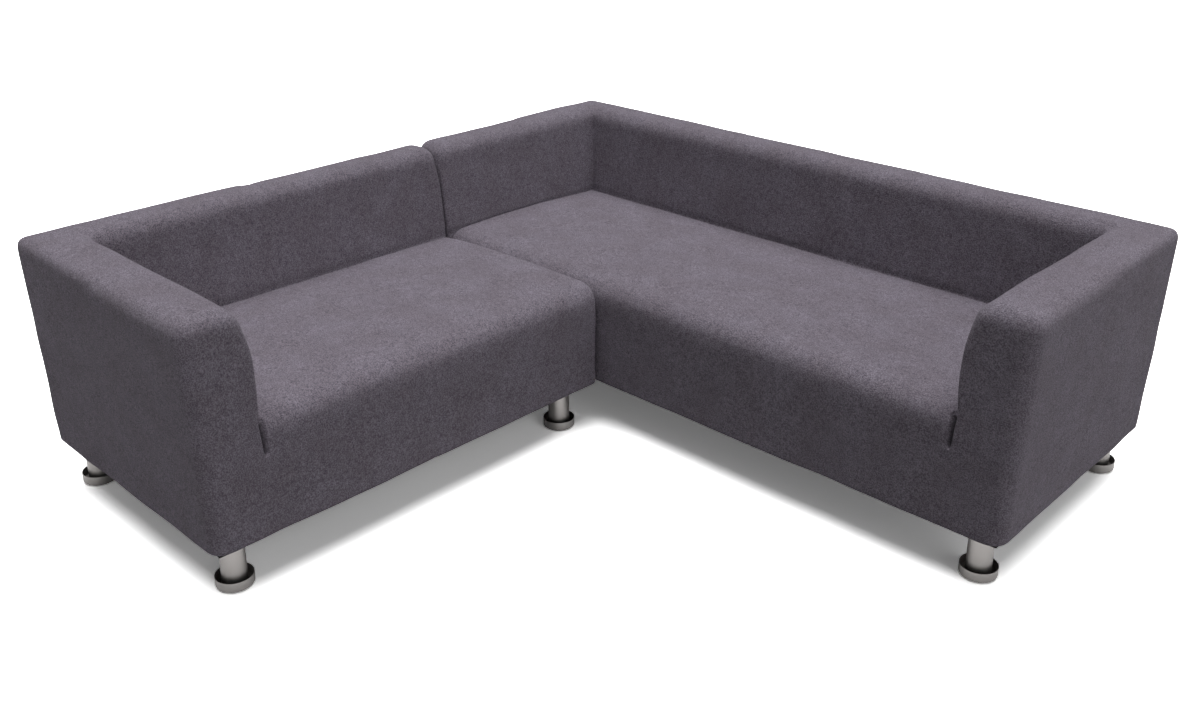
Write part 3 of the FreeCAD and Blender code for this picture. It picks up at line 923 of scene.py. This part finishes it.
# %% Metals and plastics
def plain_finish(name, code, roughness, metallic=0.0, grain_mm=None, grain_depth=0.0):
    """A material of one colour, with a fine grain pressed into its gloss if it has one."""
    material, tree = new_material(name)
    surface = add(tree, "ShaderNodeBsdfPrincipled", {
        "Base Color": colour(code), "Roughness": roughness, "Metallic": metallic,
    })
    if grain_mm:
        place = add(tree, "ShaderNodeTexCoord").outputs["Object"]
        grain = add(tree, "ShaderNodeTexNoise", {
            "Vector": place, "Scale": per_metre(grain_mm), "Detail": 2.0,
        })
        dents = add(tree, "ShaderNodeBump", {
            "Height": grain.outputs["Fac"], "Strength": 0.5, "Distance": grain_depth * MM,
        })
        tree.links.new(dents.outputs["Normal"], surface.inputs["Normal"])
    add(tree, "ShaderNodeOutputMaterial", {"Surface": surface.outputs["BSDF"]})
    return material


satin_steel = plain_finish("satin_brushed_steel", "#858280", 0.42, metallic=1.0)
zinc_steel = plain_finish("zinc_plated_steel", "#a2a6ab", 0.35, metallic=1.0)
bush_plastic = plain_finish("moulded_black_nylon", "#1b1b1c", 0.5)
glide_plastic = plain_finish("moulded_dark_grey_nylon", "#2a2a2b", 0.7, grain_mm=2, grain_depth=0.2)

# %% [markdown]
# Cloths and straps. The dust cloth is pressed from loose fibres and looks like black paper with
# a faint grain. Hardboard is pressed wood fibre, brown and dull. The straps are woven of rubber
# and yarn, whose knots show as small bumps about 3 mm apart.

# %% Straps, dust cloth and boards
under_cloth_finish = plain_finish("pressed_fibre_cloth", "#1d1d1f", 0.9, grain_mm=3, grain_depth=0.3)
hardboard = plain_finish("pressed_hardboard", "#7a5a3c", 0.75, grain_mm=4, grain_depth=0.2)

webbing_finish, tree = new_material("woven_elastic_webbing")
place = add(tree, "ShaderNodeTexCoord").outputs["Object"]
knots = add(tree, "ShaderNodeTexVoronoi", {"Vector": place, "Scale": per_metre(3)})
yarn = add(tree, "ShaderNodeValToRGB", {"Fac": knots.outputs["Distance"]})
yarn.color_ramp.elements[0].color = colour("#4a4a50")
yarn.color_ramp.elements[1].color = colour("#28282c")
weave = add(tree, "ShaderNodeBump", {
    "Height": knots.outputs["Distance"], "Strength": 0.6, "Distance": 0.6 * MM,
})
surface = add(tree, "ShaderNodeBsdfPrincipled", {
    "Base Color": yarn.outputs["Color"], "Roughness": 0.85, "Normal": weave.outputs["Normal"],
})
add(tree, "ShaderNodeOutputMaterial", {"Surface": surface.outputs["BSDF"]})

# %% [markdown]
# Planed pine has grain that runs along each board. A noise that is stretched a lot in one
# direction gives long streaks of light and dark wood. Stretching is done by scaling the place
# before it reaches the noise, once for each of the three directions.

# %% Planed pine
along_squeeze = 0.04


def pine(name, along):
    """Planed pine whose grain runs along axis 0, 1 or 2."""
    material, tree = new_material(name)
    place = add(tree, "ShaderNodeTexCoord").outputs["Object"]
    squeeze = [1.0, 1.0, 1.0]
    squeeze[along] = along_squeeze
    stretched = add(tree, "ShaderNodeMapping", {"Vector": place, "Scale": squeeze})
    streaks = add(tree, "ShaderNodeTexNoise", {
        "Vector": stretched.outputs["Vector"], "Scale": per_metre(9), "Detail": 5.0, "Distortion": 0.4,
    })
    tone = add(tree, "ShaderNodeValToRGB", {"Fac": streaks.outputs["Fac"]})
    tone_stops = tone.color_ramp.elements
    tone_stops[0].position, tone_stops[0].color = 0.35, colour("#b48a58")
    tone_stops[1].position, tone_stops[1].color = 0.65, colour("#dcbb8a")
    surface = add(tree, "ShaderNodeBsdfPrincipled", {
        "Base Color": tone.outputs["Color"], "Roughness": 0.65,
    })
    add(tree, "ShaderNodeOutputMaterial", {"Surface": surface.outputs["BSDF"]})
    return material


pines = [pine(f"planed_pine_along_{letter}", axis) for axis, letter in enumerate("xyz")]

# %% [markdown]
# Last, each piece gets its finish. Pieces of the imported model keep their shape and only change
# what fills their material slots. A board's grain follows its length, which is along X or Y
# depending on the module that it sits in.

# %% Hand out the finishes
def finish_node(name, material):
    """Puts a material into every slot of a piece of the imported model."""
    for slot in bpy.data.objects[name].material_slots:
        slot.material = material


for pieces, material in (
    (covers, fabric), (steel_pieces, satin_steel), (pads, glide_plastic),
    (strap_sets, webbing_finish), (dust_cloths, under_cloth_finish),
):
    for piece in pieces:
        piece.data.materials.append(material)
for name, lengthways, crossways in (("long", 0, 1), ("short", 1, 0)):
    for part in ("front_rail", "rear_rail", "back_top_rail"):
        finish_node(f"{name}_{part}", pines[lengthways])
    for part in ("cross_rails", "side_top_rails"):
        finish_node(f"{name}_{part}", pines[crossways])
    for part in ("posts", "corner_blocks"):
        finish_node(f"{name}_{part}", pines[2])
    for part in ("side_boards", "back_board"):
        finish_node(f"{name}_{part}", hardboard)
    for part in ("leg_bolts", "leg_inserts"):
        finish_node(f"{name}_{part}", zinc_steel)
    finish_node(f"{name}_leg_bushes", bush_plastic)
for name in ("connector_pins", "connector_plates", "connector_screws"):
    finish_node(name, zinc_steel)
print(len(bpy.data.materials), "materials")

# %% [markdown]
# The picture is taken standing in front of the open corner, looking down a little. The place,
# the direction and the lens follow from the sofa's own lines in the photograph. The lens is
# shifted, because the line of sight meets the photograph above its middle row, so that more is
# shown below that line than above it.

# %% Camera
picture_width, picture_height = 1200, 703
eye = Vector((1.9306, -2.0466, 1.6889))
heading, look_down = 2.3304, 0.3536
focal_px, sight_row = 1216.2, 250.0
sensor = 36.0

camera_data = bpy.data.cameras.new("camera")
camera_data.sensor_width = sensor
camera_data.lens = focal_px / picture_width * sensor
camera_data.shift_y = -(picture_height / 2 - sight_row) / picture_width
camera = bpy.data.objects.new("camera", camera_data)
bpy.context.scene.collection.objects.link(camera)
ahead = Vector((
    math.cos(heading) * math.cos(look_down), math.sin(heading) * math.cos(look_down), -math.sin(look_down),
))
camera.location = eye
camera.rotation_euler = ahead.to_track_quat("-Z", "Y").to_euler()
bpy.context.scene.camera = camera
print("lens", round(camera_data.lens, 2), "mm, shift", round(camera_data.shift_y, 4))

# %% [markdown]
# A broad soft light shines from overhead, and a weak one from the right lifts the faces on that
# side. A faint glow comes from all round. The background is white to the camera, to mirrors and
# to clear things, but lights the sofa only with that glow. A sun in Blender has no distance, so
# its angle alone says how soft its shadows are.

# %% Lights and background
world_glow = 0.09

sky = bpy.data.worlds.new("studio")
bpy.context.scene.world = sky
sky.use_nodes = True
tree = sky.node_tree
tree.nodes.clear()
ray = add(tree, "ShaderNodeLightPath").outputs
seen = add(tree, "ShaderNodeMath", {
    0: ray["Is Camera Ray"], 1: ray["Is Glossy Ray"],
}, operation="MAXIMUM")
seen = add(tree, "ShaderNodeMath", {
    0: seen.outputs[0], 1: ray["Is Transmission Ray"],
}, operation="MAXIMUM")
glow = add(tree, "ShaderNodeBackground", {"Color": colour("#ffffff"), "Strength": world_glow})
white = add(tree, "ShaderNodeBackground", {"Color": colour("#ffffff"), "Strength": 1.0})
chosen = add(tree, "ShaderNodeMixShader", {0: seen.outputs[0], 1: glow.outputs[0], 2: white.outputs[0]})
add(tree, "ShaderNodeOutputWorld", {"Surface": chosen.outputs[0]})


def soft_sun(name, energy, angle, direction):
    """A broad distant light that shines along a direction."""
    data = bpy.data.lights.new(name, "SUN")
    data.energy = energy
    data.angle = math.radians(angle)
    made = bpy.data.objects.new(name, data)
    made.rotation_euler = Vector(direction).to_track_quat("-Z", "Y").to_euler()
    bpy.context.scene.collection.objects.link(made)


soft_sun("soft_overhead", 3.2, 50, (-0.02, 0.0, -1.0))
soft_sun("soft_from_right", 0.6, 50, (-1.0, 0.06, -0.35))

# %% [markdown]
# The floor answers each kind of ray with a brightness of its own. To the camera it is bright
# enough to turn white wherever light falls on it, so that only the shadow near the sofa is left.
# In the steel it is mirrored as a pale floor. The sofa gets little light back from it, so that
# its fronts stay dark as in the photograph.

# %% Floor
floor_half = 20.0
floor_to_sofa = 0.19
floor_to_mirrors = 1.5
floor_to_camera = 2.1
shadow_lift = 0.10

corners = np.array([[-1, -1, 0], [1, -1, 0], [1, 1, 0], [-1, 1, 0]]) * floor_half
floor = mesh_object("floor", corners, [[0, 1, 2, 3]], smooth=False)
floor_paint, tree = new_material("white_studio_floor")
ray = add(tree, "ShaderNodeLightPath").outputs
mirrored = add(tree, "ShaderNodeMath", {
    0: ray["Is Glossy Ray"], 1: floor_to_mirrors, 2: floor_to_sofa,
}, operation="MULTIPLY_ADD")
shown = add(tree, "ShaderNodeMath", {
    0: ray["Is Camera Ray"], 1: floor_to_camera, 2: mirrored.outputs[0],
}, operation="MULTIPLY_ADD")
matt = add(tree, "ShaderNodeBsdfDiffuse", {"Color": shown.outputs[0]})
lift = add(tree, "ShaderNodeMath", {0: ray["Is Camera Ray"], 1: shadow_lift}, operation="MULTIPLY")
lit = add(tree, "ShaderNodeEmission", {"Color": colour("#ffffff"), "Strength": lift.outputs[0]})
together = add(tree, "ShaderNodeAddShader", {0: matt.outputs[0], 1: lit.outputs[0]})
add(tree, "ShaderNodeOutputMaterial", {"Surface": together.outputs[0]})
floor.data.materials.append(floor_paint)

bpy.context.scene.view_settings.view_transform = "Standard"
- - - - -
What you will do:
Return exactly, please, the lines of the material from the first one down to and including the line where "0.7, grain_mm=2, grain_depth=0.2)" appears.

Task response:
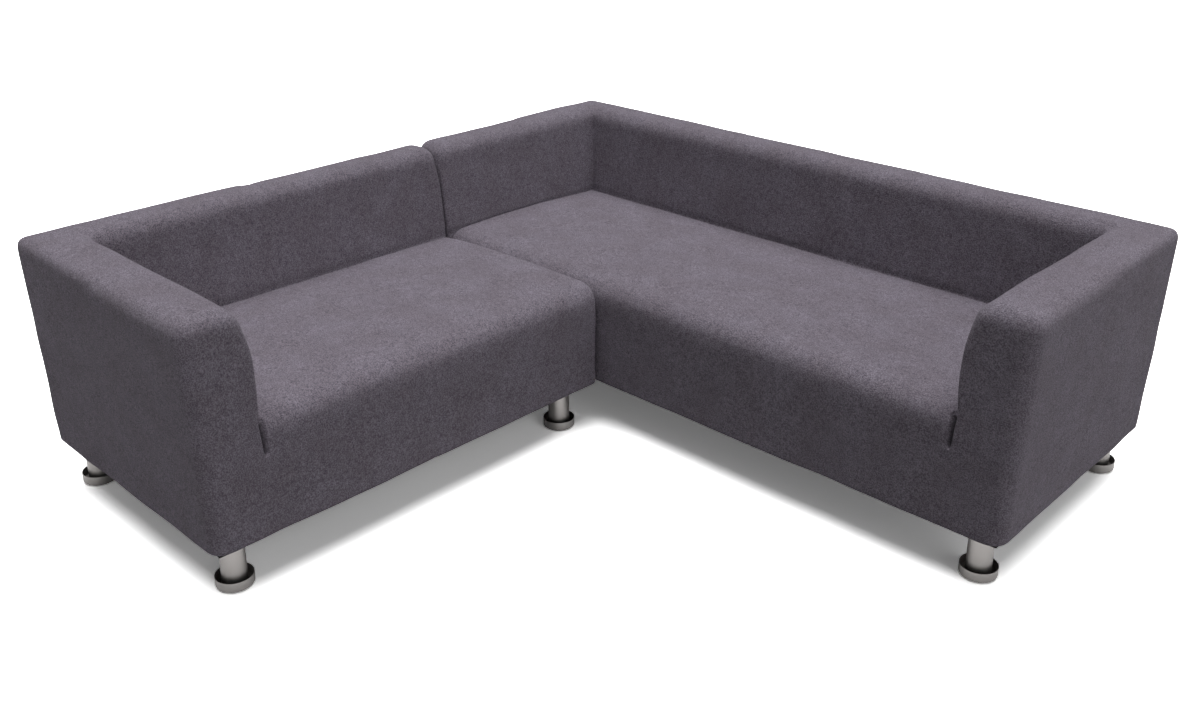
Write part 3 of the FreeCAD and Blender code for this picture. It picks up at line 923 of scene.py. This part finishes it.
# %% Metals and plastics
def plain_finish(name, code, roughness, metallic=0.0, grain_mm=None, grain_depth=0.0):
    """A material of one colour, with a fine grain pressed into its gloss if it has one."""
    material, tree = new_material(name)
    surface = add(tree, "ShaderNodeBsdfPrincipled", {
        "Base Color": colour(code), "Roughness": roughness, "Metallic": metallic,
    })
    if grain_mm:
        place = add(tree, "ShaderNodeTexCoord").outputs["Object"]
        grain = add(tree, "ShaderNodeTexNoise", {
            "Vector": place, "Scale": per_metre(grain_mm), "Detail": 2.0,
        })
        dents = add(tree, "ShaderNodeBump", {
            "Height": grain.outputs["Fac"], "Strength": 0.5, "Distance": grain_depth * MM,
        })
        tree.links.new(dents.outputs["Normal"], surface.inputs["Normal"])
    add(tree, "ShaderNodeOutputMaterial", {"Surface": surface.outputs["BSDF"]})
    return material


satin_steel = plain_finish("satin_brushed_steel", "#858280", 0.42, metallic=1.0)
zinc_steel = plain_finish("zinc_plated_steel", "#a2a6ab", 0.35, metallic=1.0)
bush_plastic = plain_finish("moulded_black_nylon", "#1b1b1c", 0.5)
glide_plastic = plain_finish("moulded_dark_grey_nylon", "#2a2a2b", 0.7, grain_mm=2, grain_depth=0.2)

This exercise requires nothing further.